The Friendswood Downtown Economic Development Corporation on Sept. 9 adopted its proposed 2025–26 budget and heard a police presentation on license-plate readers, intersection cameras, drone-enabled response and removable bollards for downtown safety.

The Friendswood Downtown Economic Development Corporation on Sept. 9 adopted its proposed 2025–26 budget and heard a detailed informational presentation from Friendswood Police on proposed downtown public-safety technology and hardening measures.

Stephen (staff) told the board the budget projects more than $1 million in combined sales-tax and interest revenue next fiscal year and a projected ending fund balance of $3,930,082 for 2026. "The ending fund balance for this time next year is $3,930,082," he said. The board moved to adopt the proposed 2025–26 budget; the motion carried on a voice vote.

Chief Rogers and Deputy Chief Reyna described options for expanding the city’s camera network, including Flock license-plate-reader (LPR) cameras, intersection PTZ cameras and standalone cellular 5G cameras. "All it does is captures plates that are going through there," Chief Rogers said of the LPR system, explaining it ties into state and national databases for AMBER and Silver alerts and serious wanted-person matches. Eric, a department technology presenter, illustrated the system’s use: "We got an alert at 4am about a stolen car coming into town," he said, describing a case that led to a vehicle stop and arrests.

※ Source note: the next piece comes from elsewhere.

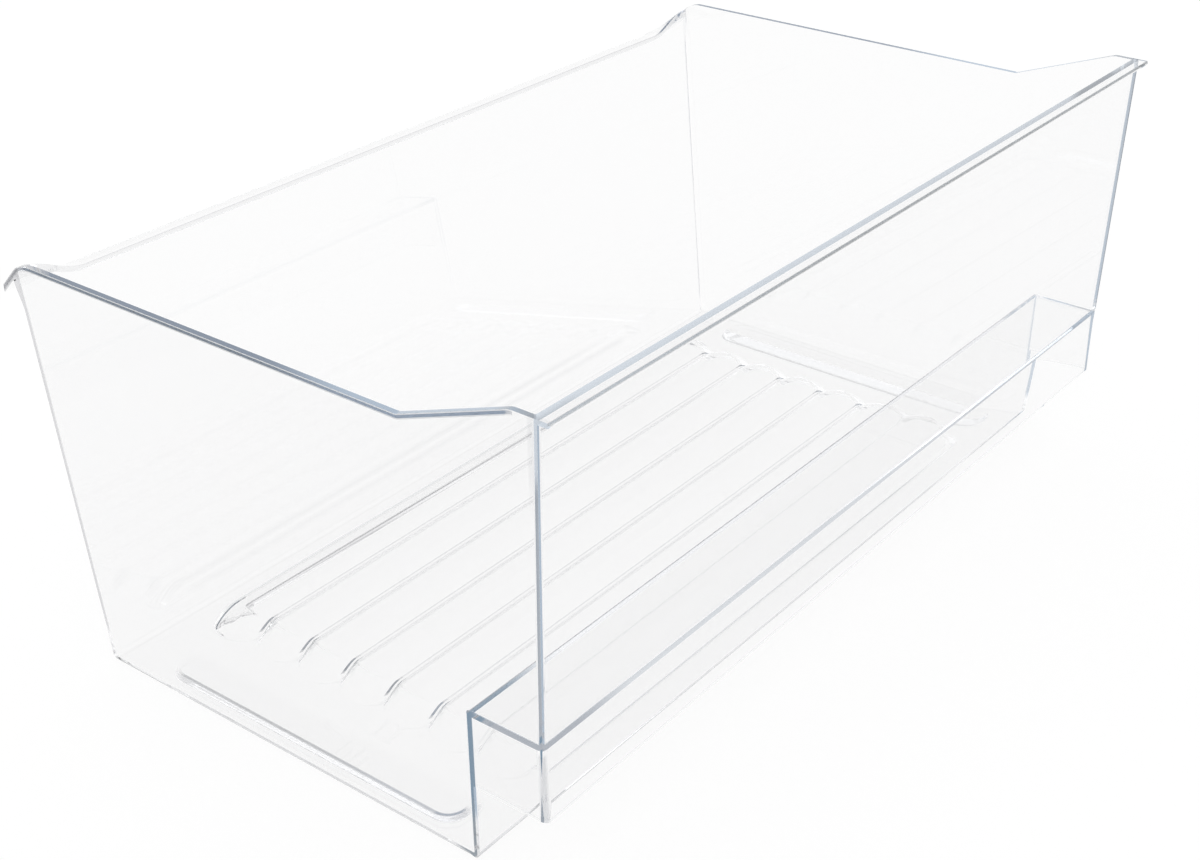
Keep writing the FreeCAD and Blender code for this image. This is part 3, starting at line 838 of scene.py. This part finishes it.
# The colour of the surface: white, with the painted shade lines of the mesh and four more by place, which
# show from outside only, and painted shade on the flange's nose
def surfaceColour(tree, x, y, z, out):
    fade, blend, limits = tree.fade, tree.blend, shadeLimits
    postShare = coloursAndShade["postTop"] / coloursAndShade["skirtCorner"]
    # Painted shade lines at the skirt's corners, the post tops, the ledge's front edge and up the right
    # front corner
    heights = tree.combine("ADD", fade(z, limits["skirtHead"], 1.0, 0.0),
                           fade(z, limits["postTop"], 0.0, postShare))
    corners = tree.product(fade(out, limits["corner"]),
                           fade(y, limits["cornerSkin"], coloursAndShade["skirtCorner"], 0.0), heights)
    frontSkin = fade(y, limits["frontSkin"], 1.0, 0.0)
    ledgeLine = tree.product(fade(x, limits["ledgeRight"], 0.0, coloursAndShade["ledge"]), frontSkin,
                             fade(z, limits["ledgeTop"], 1.0, 0.0), fade(z, limits["ledgeLow"]))
    rightLine = tree.product(fade(x, limits["right"], 0.0, coloursAndShade["right"]), frontSkin,
                             fade(out, limits["rightEdge"]), fade(z, limits["rightFoot"]))
    band = tree.nodes.new("ShaderNodeAttribute")
    band.attribute_name = "shadeLineStrength"
    shadeStrength = band.outputs["Fac"]
    for strength in (corners, ledgeLine, rightLine):
        shadeStrength = tree.combine("ADD", shadeStrength, strength, clamp=True)
    side = tree.nodes.new("ShaderNodeNewGeometry")
    shadeStrength = tree.combine("SUBTRACT", shadeStrength, side.outputs["Backfacing"], clamp=True)
    # The colour of every painted shade line: pale at the front, dark at the back
    line = blend(rimShadeLines["pale"], rimShadeLines["dark"], y, rimShadeLines["paleToDark"])
    base = blend(coloursAndShade["walls"], line, shadeStrength, (0, 1), unit=1.0)
    # Painted shade on the flange's nose, lighter at its left end
    noseColour = blend(coloursAndShade["noseEnd"], coloursAndShade["nose"], x, limits["noseEnd"])
    nose = blend(base, noseColour, z, limits["noseTop"])
    return blend(nose, base, y, limits["noseFront"])


clearFinish = {
    "ior": 1.55,
    "roughness": 0.0,
    "shine": 0.15,         # level of the mirror image on the walls, where 0.5 is that of glass
    "tint": (0.735, 0.735, 0.745, 1.0),
    "density": 38.0,
    "edgeTurns": 3.5,      # mirror turns inside the plastic before light counts as trapped and the painted glow is added
}


# Clear plastic: a smooth refractive surface over a faint blue-grey absorbing body, with painted shade lines
# in its colour and a painted glow for the light trapped inside it
def clearPlastic():
    material = bpy.data.materials.new("clearPlastic")
    material.use_nodes = True
    tree = NodeTree(material)
    nodes, links = tree.nodes, tree.links
    shader = nodes["Principled BSDF"]
    shader.inputs["Roughness"].default_value = clearFinish["roughness"]
    shader.inputs["IOR"].default_value = clearFinish["ior"]
    shader.inputs["Specular IOR Level"].default_value = clearFinish["shine"]
    shader.inputs["Transmission Weight"].default_value = 1.0
    coordinates = nodes.new("ShaderNodeTexCoord")
    axes = nodes.new("ShaderNodeSeparateXYZ")
    links.new(coordinates.outputs["Object"], axes.inputs[0])
    x, y, z = axes.outputs["X"], axes.outputs["Y"], axes.outputs["Z"]
    # How far out a place is: the distance from the middle plane, less the end walls' lean
    lean = (drawer["topWidth"] - drawer["footWidth"]) / drawer["frontHeight"] / 2
    out = tree.combine("MULTIPLY_ADD", z, -lean, tree.combine("ABSOLUTE", x))
    links.new(surfaceColour(tree, x, y, z, out), shader.inputs["Base Color"])
    # The painted glow: emission by place, switched on only after a ray's mirror turns inside the plastic
    links.new(paintedGlowColour(tree, x, y, z, out), shader.inputs["Emission Color"])
    path = nodes.new("ShaderNodeLightPath")
    trapped = tree.combine("GREATER_THAN", path.outputs["Glossy Depth"], clearFinish["edgeTurns"])
    links.new(trapped, shader.inputs["Emission Strength"])
    body = nodes.new("ShaderNodeVolumeAbsorption")
    body.inputs["Color"].default_value = clearFinish["tint"]
    body.inputs["Density"].default_value = clearFinish["density"]
    links.new(body.outputs["Volume"], nodes["Material Output"].inputs["Volume"])
    return material


studio = {
    "white": 1.0,          # strength of the white world
    "floorGlow": 0.93,     # strength of the floor's own white
    "floorColour": 0.08,   # how much of the light it gives back, which sets how dark the shadow is
    "floorSize": 12.0,     # half its side, in metres
    "floorDrop": 0.0005,   # how far it lies under the drawer
}


# White to the camera, in reflections and through the plastic, and an even soft light on the rest
def buildWorld():
    world = bpy.data.worlds.new("studio")
    bpy.context.scene.world = world
    world.use_nodes = True
    background = world.node_tree.nodes["Background"]
    background.inputs["Color"].default_value = (1, 1, 1, 1)
    background.inputs["Strength"].default_value = studio["white"]


# A large level square just under the drawer, nearly as white as the world
def buildFloor():
    size, z = studio["floorSize"], -studio["floorDrop"]
    mesh = bpy.data.meshes.new("floor")
    corners = [(-size, -size, z), (size, -size, z), (size, size, z), (-size, size, z)]
    mesh.from_pydata(corners, [], [(0, 1, 2, 3)])
    floor = bpy.data.objects.new("floor", mesh)
    bpy.context.scene.collection.objects.link(floor)
    material = bpy.data.materials.new("whiteFloor")
    material.use_nodes = True
    nodes, links = material.node_tree.nodes, material.node_tree.links
    shader = nodes["Principled BSDF"]
    shader.inputs["Base Color"].default_value = (studio["floorColour"],) * 3 + (1,)
    shader.inputs["Roughness"].default_value = 1.0
    shader.inputs["Specular IOR Level"].default_value = 0.0
    shader.inputs["Emission Color"].default_value = (1, 1, 1, 1)
    shader.inputs["Emission Strength"].default_value = studio["floorGlow"]
    mesh.materials.append(material)


view = {
    "place": (-0.62781, -0.462334, 0.48536),
    "azimuth": math.radians(52.675),
    "pitch": math.radians(28.957),
    "roll": math.radians(0.261),
    "lens": 55.59,
}


# The photograph's camera: its axis from the azimuth and pitch, then a small roll about it
def buildCamera():
    azimuth, pitch, roll = view["azimuth"], view["pitch"], view["roll"]
    level = math.cos(pitch)
    forward = Vector((math.sin(azimuth) * level, math.cos(azimuth) * level, -math.sin(pitch)))
    right = forward.cross(Vector((0, 0, 1))).normalized()
    up = right.cross(forward)
    right, up = right * math.cos(roll) + up * math.sin(roll), up * math.cos(roll) - right * math.sin(roll)
    data = bpy.data.cameras.new("camera")
    data.lens = view["lens"]
    data.sensor_width = 36.0
    data.sensor_fit = "HORIZONTAL"
    data.clip_end = 50.0
    camera = bpy.data.objects.new("camera", data)
    bpy.context.scene.collection.objects.link(camera)
    turn = Matrix((right, up, -forward)).transposed().to_4x4()
    camera.matrix_world = Matrix.Translation(view["place"]) @ turn
    bpy.context.scene.camera = camera


# Radii in millimetres of the roundings on the outer edges
edgeRound = {"largest": 3.0, "skirt": 3.0, "skirtInside": 1.5, "flange": 0.9, "small": 0.3}


# Small roundings on the sharp edges, and normals led by the larger faces so that flat walls stay flat
def finishShell(shell):
    mesh = shell.data
    points = np.empty(len(mesh.vertices) * 3)
    mesh.vertices.foreach_get("co", points)
    points = points.reshape(-1, 3) * 1000 + np.array([0, middleY, 0])
    edges = np.empty(len(mesh.edges) * 2, int)
    mesh.edges.foreach_get("vertices", edges)
    edges = edges.reshape(-1, 2)
    near = 0.01    # in millimetres
    x, y, z = np.abs(points[:, 0]), points[:, 1], points[:, 2]
    nose = (y < frontTip + near) & (z > drawer["frontHeight"] - drawer["flangeThickness"] - near)
    hanging = (z > drawer["skirtHeight"] - near) & (z < drawer["ledgeHeight"] + near)
    onEnd = np.abs(x - halfWidth(z)) < near
    onInnerEnd = np.abs(x - halfWidth(z, drawer["wall"])) < near
    outerCorner = onEnd & hanging & (np.abs(y - frontY(z)) < near)
    innerCorner = onInnerEnd & hanging & (np.abs(y - frontY(z) - drawer["wall"]) < near)
    weight = np.zeros(len(edges))
    upright = np.abs(z[edges[:, 0]] - z[edges[:, 1]]) > 1.0
    for chosen, radius in ((nose[edges].all(axis=1), edgeRound["flange"]),
                           (outerCorner[edges].all(axis=1) & upright, edgeRound["skirt"]),
                           (innerCorner[edges].all(axis=1) & upright, edgeRound["skirtInside"])):
        weight[chosen] = radius / edgeRound["largest"]
        print("rounded edges", int(chosen.sum()), radius)
    weights = mesh.attributes.new("bevel_weight_edge", "FLOAT", "EDGE")
    weights.data.foreach_set("value", weight.astype(np.float32))
    large = shell.modifiers.new("largeEdges", "BEVEL")
    large.width = edgeRound["largest"] / 1000
    large.segments = 5
    large.limit_method = "WEIGHT"
    large.use_clamp_overlap = True
    bevel = shell.modifiers.new("edges", "BEVEL")
    bevel.width = edgeRound["small"] / 1000
    bevel.segments = 2
    bevel.limit_method = "ANGLE"
    bevel.angle_limit = math.radians(35)
    bevel.use_clamp_overlap = True
    even = shell.modifiers.new("flatWalls", "WEIGHTED_NORMAL")
    even.mode = "FACE_AREA"
    even.weight = 100
    even.keep_sharp = True


buildCamera()
buildWorld()
buildFloor()
bpy.context.scene.view_settings.view_transform = "Standard"
print("camera, world and floor")
shell = buildShell()
finishShell(shell)
shell.data.materials.append(clearPlastic())
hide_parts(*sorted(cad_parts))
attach(shell, "root")
print("shell")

Staff outlined costs and procurement models. Presenters said some turnkey intersection systems can cost roughly $12,000 each because of fiber and right-of-way constraints, while in-house-built camera enclosures can cost about $5,000. They discussed a Flock “wing” option that allows agencies to host video through the Flock network and estimated recurring service fees in the low thousands per camera annually. Chief Rogers added that some alerts (TCIC/NCIC, Amber and Silver alerts) remain enabled while agencies can toggle other alert types.

Board members pressed on privacy and operational details. Chief Rogers said the system can disable lower-priority alerts (for example, sex-offender alerts) to reduce nuisance notifications and that police share an investigatory “hot list” with partner agencies to push alerts across jurisdictions.

Staff said this meeting was informational; if the board wishes to proceed it will bring a formal proposal and pricing in October. Staff noted any purchases and installations on FM roads would require TxDOT permitting and that City Council must approve the release of district funds. Presenters said, on an expedited track with permits and approvals, installations could be substantially in place by July 4 of the following year.

The board did not vote on cameras, drones or bollards at the meeting. Members asked staff to return with a firm proposal, permitting plan and estimated costs for council consideration. The EDC will review the formal presentation in October, and any fund release would need City Council approval.